The Hanseatic on European Rivers

Monday, November 02, 2009
Photo courtesy Alan Haig-Brown

The Hanseatic League was a highly successful trading alliance among northern European cities from the 13th to the 17th centuries. Some German cities continue to maintain an association under that name. Now the name Hanseatic is proudly emblazoned on the bow of a powerful inland-river boat built in the Netherlands for German owners.
 
The new MS Hanseatic I will be working the European rivers under the ownership of the Haak family. Like most of Europe’s inland vessels the accommodation in both the family quarters aft and the focsle are well equipped for creature comfort.

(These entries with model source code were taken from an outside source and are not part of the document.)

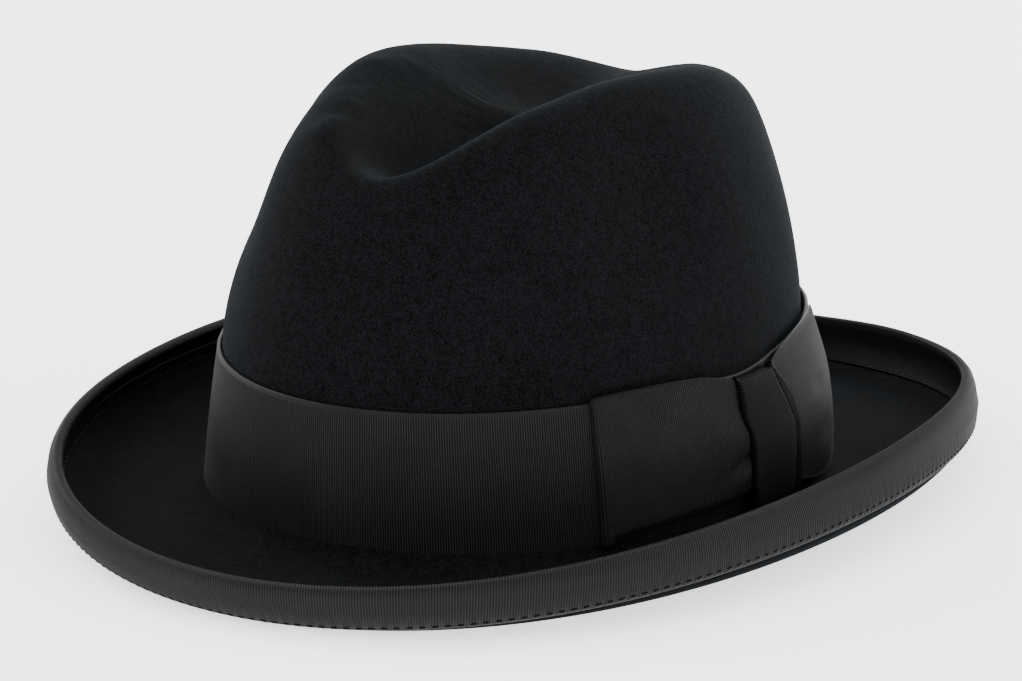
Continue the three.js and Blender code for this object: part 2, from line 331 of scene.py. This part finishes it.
view = {
    "azimuth": 26.445,
    "elevation": 14.829,
    "roll": 0.662,
    "distance": 1.588994,
    "lens": 197.727,
    "sensor": 36.0,
    "target": (-0.000983, -0.004811, 0.042045),
}


def makeCamera():
    a, e, r = (math.radians(view[key]) for key in ("azimuth", "elevation", "roll"))
    back = Vector((math.sin(a) * math.cos(e), -math.cos(a) * math.cos(e), math.sin(e)))
    level = Vector((math.cos(a), math.sin(a), 0))
    upright = back.cross(level)
    right = math.cos(r) * level + math.sin(r) * upright
    up = math.cos(r) * upright - math.sin(r) * level
    data = bpy.data.cameras.new("camera")
    data.lens = view["lens"]
    data.sensor_width = view["sensor"]
    data.sensor_fit = "HORIZONTAL"
    data.clip_start = 0.05
    data.clip_end = 50
    camera = bpy.data.objects.new("camera", data)
    turned = Matrix((right, up, back)).transposed().to_4x4()
    camera.matrix_world = Matrix.Translation(Vector(view["target"]) + back * view["distance"]) @ turned
    bpy.context.scene.collection.objects.link(camera)
    bpy.context.scene.camera = camera


makeCamera()
print("camera made")

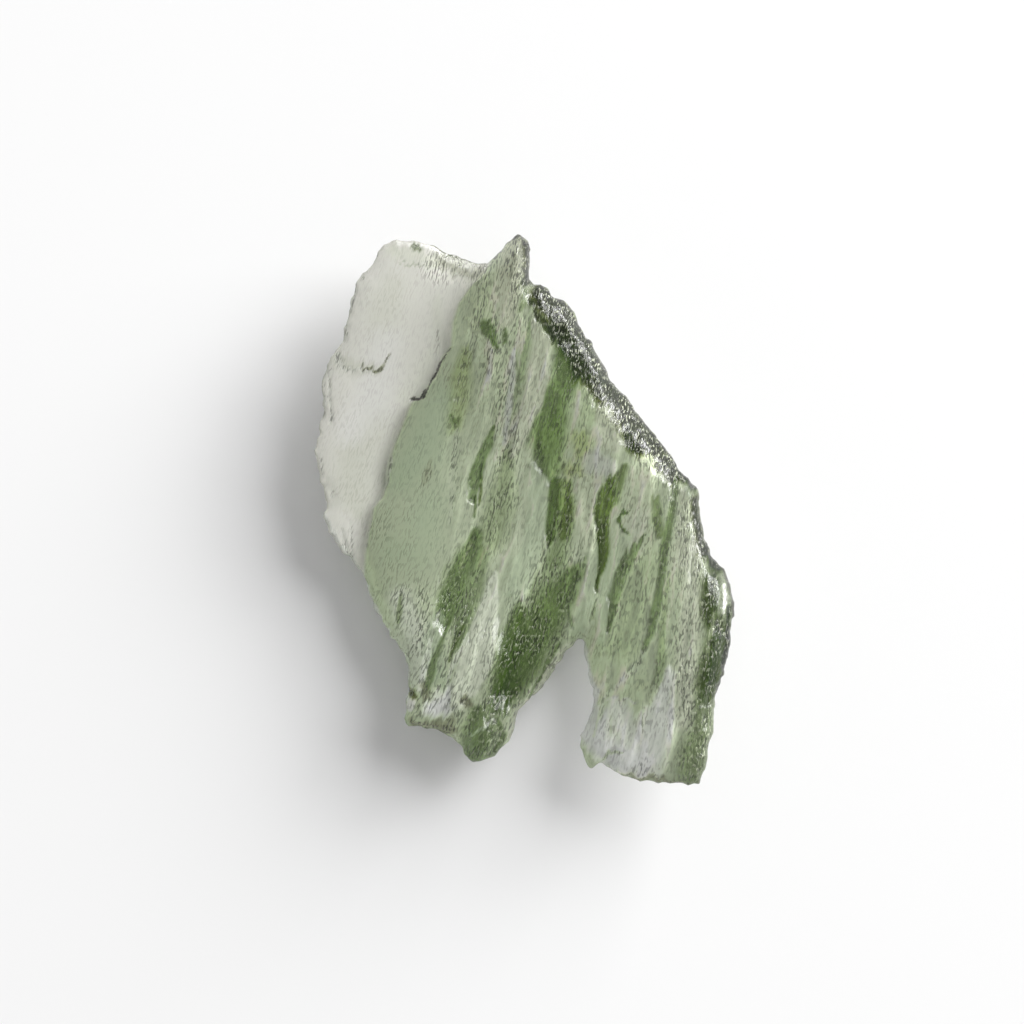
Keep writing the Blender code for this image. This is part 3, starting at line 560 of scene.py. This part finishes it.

To service the resulting electrical needs the vessel is fitted with a total of three Cummins 4BT3.9-G4-powered 45 kW generators sets. As is the practice on these rivers, larger capacity vessels are composed of the aft house powered cargo vessel with a second un-powered barge articulated forward of the first. This takes maximum allowance of the lock sizes. To mange this great length both the powered vessel and the barge are fitted with powerful bow thrusters.  In this case the vessels each have thrusters powered by Cummins QSK15-C generating 410 kW (550 hp) each at 1800 RPM. These can be used to assist in directing the vessel into the locks as well as for stopping them once they are in the lock.
 
Used in conjunction with the vessels main engines the boat handler can be very precise in the positioning of the vessel. In the main engine room aft, the builders have installed twin Cummins QSK50-M mains engines each generating 1194 kW (1,600 hp) each at 1800 RPM. With a total installed propulsive power of 3208 kw (4362 hp) from all four engines this will be one of the most powerful vessels of her class on the European inland river system.
 
The MS Hanseatic I will also bear testament to the tenacious perseverance of the maritime trading ideals of the ancient Hanseatic League.